*JOB*
Return all of the entries exactly as written.
■ ■ ■
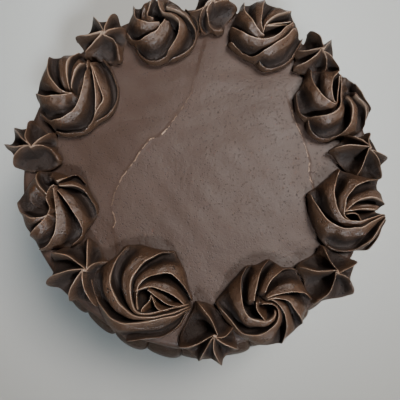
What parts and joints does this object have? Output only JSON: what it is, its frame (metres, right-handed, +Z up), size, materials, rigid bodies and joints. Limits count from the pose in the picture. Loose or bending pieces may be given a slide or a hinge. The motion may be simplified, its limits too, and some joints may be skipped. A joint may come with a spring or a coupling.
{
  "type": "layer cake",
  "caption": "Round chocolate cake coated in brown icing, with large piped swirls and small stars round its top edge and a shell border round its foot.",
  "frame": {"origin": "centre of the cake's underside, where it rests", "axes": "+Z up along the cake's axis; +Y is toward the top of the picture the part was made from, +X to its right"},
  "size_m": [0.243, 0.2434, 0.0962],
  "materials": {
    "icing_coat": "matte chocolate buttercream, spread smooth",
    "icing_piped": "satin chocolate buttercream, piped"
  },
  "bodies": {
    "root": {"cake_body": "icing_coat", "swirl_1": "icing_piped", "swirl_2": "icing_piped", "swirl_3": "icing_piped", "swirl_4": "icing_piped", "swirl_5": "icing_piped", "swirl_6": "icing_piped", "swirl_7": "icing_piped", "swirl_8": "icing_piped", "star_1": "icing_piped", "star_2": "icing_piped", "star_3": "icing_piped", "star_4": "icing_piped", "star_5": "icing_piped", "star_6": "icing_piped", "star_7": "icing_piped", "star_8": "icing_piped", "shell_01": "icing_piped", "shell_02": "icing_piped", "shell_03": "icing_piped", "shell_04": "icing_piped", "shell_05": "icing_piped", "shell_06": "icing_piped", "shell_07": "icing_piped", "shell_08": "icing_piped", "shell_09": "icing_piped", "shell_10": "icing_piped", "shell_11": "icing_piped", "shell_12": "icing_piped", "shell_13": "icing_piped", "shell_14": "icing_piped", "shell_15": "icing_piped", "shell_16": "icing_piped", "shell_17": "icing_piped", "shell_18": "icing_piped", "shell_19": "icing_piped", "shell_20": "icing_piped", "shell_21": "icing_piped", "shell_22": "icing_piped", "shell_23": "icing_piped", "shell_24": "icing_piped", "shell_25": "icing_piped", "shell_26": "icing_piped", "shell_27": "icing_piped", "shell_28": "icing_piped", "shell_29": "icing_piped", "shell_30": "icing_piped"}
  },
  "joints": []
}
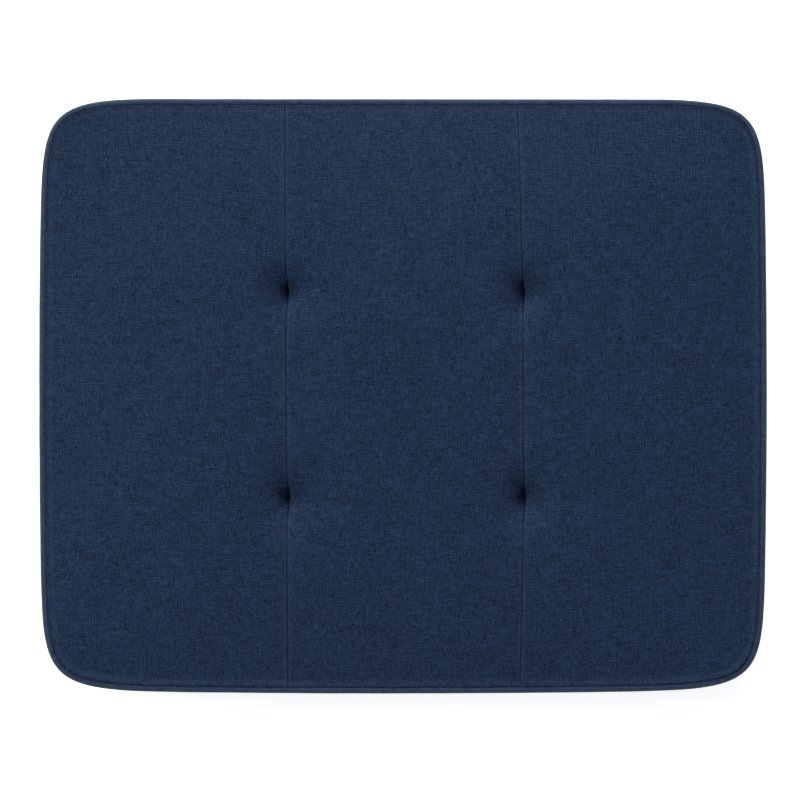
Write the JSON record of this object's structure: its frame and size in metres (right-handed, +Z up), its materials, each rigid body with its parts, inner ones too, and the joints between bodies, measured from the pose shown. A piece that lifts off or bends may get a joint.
■ ■ ■
*EXERCISE OUTPUT*
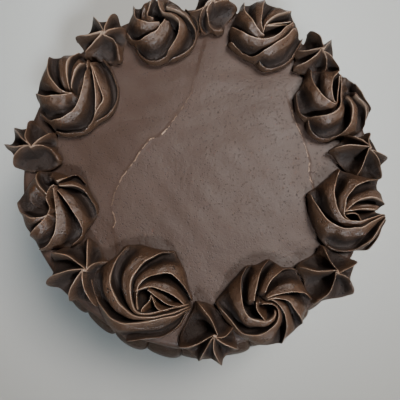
What parts and joints does this object have? Output only JSON: what it is, its frame (metres, right-handed, +Z up), size, materials, rigid bodies and joints. Limits count from the pose in the picture. Loose or bending pieces may be given a slide or a hinge. The motion may be simplified, its limits too, and some joints may be skipped. A joint may come with a spring or a coupling.
{
  "type": "layer cake",
  "caption": "Round chocolate cake coated in brown icing, with large piped swirls and small stars round its top edge and a shell border round its foot.",
  "frame": {"origin": "centre of the cake's underside, where it rests", "axes": "+Z up along the cake's axis; +Y is toward the top of the picture the part was made from, +X to its right"},
  "size_m": [0.243, 0.2434, 0.0962],
  "materials": {
    "icing_coat": "matte chocolate buttercream, spread smooth",
    "icing_piped": "satin chocolate buttercream, piped"
  },
  "bodies": {
    "root": {"cake_body": "icing_coat", "swirl_1": "icing_piped", "swirl_2": "icing_piped", "swirl_3": "icing_piped", "swirl_4": "icing_piped", "swirl_5": "icing_piped", "swirl_6": "icing_piped", "swirl_7": "icing_piped", "swirl_8": "icing_piped", "star_1": "icing_piped", "star_2": "icing_piped", "star_3": "icing_piped", "star_4": "icing_piped", "star_5": "icing_piped", "star_6": "icing_piped", "star_7": "icing_piped", "star_8": "icing_piped", "shell_01": "icing_piped", "shell_02": "icing_piped", "shell_03": "icing_piped", "shell_04": "icing_piped", "shell_05": "icing_piped", "shell_06": "icing_piped", "shell_07": "icing_piped", "shell_08": "icing_piped", "shell_09": "icing_piped", "shell_10": "icing_piped", "shell_11": "icing_piped", "shell_12": "icing_piped", "shell_13": "icing_piped", "shell_14": "icing_piped", "shell_15": "icing_piped", "shell_16": "icing_piped", "shell_17": "icing_piped", "shell_18": "icing_piped", "shell_19": "icing_piped", "shell_20": "icing_piped", "shell_21": "icing_piped", "shell_22": "icing_piped", "shell_23": "icing_piped", "shell_24": "icing_piped", "shell_25": "icing_piped", "shell_26": "icing_piped", "shell_27": "icing_piped", "shell_28": "icing_piped", "shell_29": "icing_piped", "shell_30": "icing_piped"}
  },
  "joints": []
}
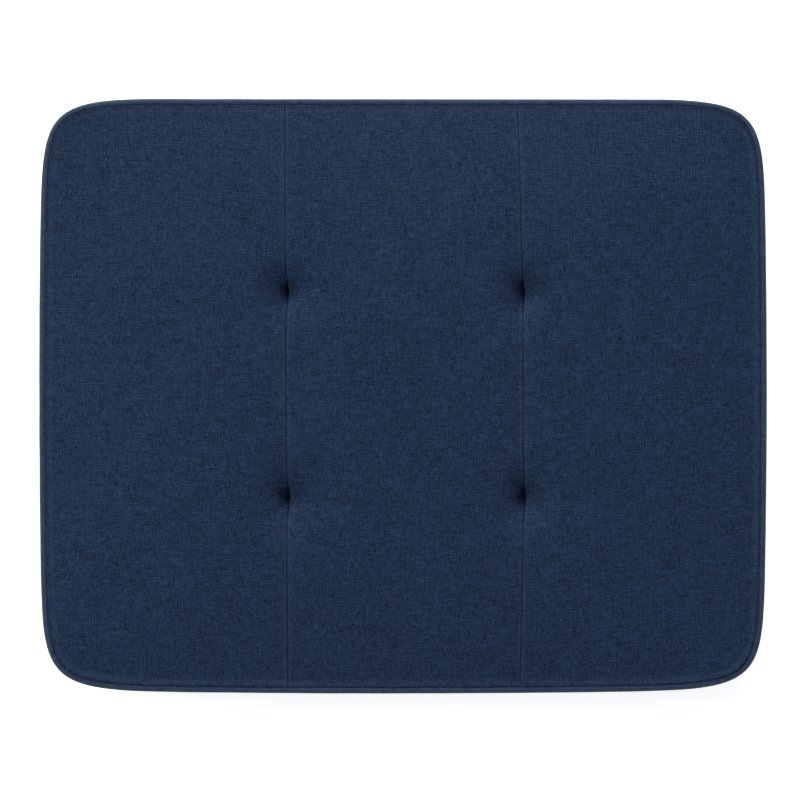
Write the JSON record of this object's structure: its frame and size in metres (right-handed, +Z up), its materials, each rigid body with its parts, inner ones too, and the joints between bodies, measured from the pose shown. A piece that lifts off or bends may get a joint.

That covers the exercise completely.